Write the material out again, line by line, exactly as it is.
══ Supplied data
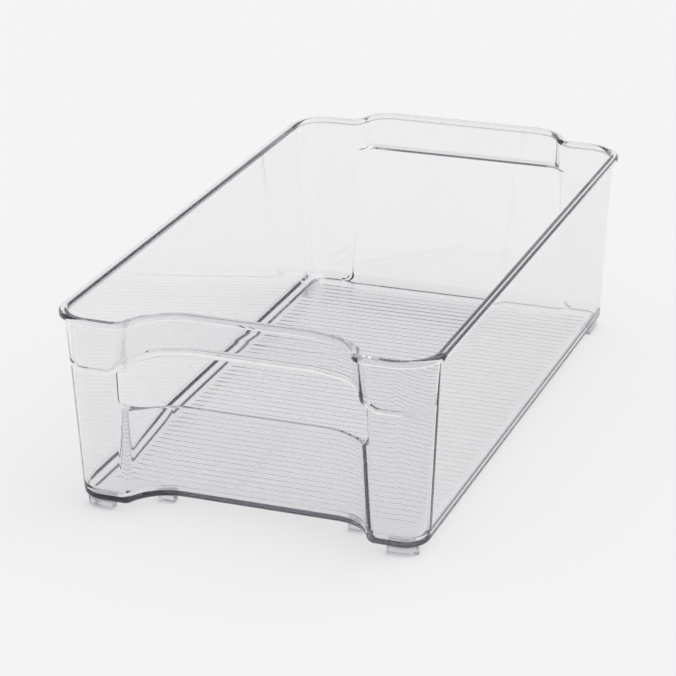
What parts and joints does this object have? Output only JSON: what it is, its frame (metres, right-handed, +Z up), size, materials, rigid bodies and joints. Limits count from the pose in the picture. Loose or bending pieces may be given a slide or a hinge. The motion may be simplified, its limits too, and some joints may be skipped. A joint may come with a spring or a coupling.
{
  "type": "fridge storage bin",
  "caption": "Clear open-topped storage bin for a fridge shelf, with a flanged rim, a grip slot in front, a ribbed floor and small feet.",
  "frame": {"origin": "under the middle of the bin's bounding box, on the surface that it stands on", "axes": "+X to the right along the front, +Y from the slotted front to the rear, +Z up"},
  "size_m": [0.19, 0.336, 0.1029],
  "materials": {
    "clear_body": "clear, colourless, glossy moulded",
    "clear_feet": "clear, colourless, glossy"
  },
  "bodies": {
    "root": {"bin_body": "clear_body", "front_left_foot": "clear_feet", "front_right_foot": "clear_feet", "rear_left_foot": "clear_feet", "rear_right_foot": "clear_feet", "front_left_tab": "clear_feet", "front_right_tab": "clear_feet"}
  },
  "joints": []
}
════
Output below —
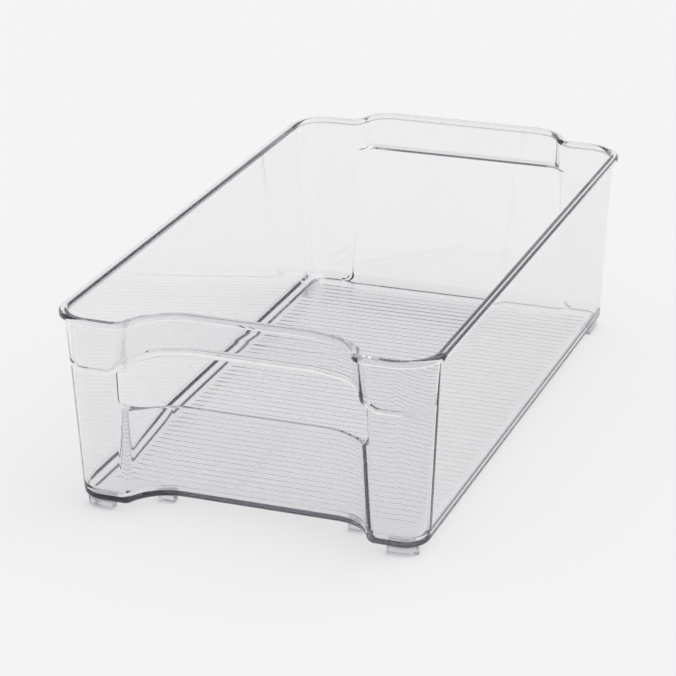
What parts and joints does this object have? Output only JSON: what it is, its frame (metres, right-handed, +Z up), size, materials, rigid bodies and joints. Limits count from the pose in the picture. Loose or bending pieces may be given a slide or a hinge. The motion may be simplified, its limits too, and some joints may be skipped. A joint may come with a spring or a coupling.
{
  "type": "fridge storage bin",
  "caption": "Clear open-topped storage bin for a fridge shelf, with a flanged rim, a grip slot in front, a ribbed floor and small feet.",
  "frame": {"origin": "under the middle of the bin's bounding box, on the surface that it stands on", "axes": "+X to the right along the front, +Y from the slotted front to the rear, +Z up"},
  "size_m": [0.19, 0.336, 0.1029],
  "materials": {
    "clear_body": "clear, colourless, glossy moulded",
    "clear_feet": "clear, colourless, glossy"
  },
  "bodies": {
    "root": {"bin_body": "clear_body", "front_left_foot": "clear_feet", "front_right_foot": "clear_feet", "rear_left_foot": "clear_feet", "rear_right_foot": "clear_feet", "front_left_tab": "clear_feet", "front_right_tab": "clear_feet"}
  },
  "joints": []
}